Rich Cummins, CBC president, said enrollment should reach about 7,000 students.
With internal curriculum initiatives and capital projects, he’s expecting a “busy, action-packed” 2016-17 academic year.
There’s nothing like the first day back. The energy is way up. It’s so much different than even four weeks later.
Jeremy Burnham, CBC student leader
The capital projects include a new residence hall near 20th Avenue and Argent Road in Pasco, plus a second health science center and a new social sciences and world languages center.
Ground was broken on the $7 million first phase of a new student residence hall — a first for CBC — earlier this month. It’s set to open next fall.
The new Wortman Medical Science Center in Richland is under construction and also will open next fall.
And the news Social Sciences and World Languages Center on CBC’s Pasco campus is set to open in time for winter quarter.

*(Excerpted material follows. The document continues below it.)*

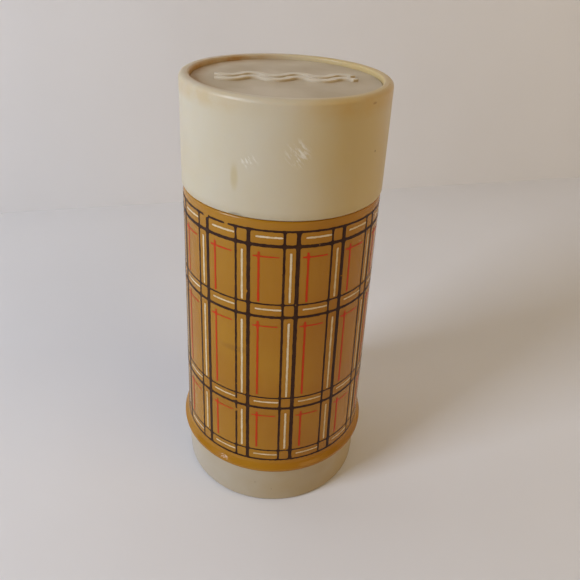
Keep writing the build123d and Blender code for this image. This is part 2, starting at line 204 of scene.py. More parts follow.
@dataclass(frozen=True)
class MouldedPlastic(Finish):
    """Injection-moulded polyolefin, aged by use.

    The flow of the melt leaves it almost even in colour, and its skin copies a polished steel mould, with a
    faint orange peel that breaks the edges of reflections. Age yellows it in soft patches, and handling
    leaves hairline scratches that show only where light glances off them.

    Attributes:
        colour: The plastic's colour where it has aged least.
        aged_and_shaded_colour: Its colour where it has aged most, and the colour of the painted shade on
            shaded_side.
        patch_mm: The size of the aged patches.
        patch_share: How much the patches age it where painted shade is laid on shaded_side.
        shaded_side: The direction, from the axis, of the side darkened as painted shade. No length means
            none.
        shade_range: Where along it the painted shade starts and is complete, as shares of the radius.
        roughness: Roughness of clean skin.
        roughness_spread: How far handling changes it.
        gloss: Strength of head-on reflections. 0.5 is what the IOR alone gives, and a greasy skin has less.
        peel_mm: The orange peel's wavelength.
        peel_depth_mm: The orange peel's depth.
        scatter: The share of light that enters the skin and comes out beside it.
        scatter_mm: How far it travels.
        scratch_depth_mm: The hairlines' depth.
        speck_share: How much of the surface specks of dirt take up, at most.
        speck_colour: The specks' colour.
        blemishes: Marks of use at their own places.
        dirt_and_light_rings: Rings of settled dirt, of painted shade in recesses and of painted light through
            rims.
        rubbed_and_highlight_above_mm: Height above which an ornament is paler, rubbed and painted as
            highlight. At 0 none is.
        rubbed_and_highlight_colour: The colour of its tops, partly rubbed and partly a painted highlight.
        polished_below_mm: The height below which the skin is polished, as on a bead that hands slide over.
    """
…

For Cummins, fall is a special time.
“There’s something about when the morning gets cool and crisp. It’s a signal that it’s time to get back to school and learn new things. I’m pretty excited about it,” he said.
Burnham is, too.
The 32-year-old Kennewick man is starting his second year at CBC.
He earned his GED last year, and immediately set his sights on the Pasco college.
He took the GED exams at CBC, and “the energy of the place made me want to go to school here and experience education here. It was something I wanted to be part of,” he said.
Now he is.
Burnham, who’s taking a full load of classes and acting as a service and activities officer, plans to finish his associate’s degree this school year and then head to Eastern Washington University to study journalism.
For him, attending college is realization of a goal.
“I’m extremely excited about the new school year,” he said.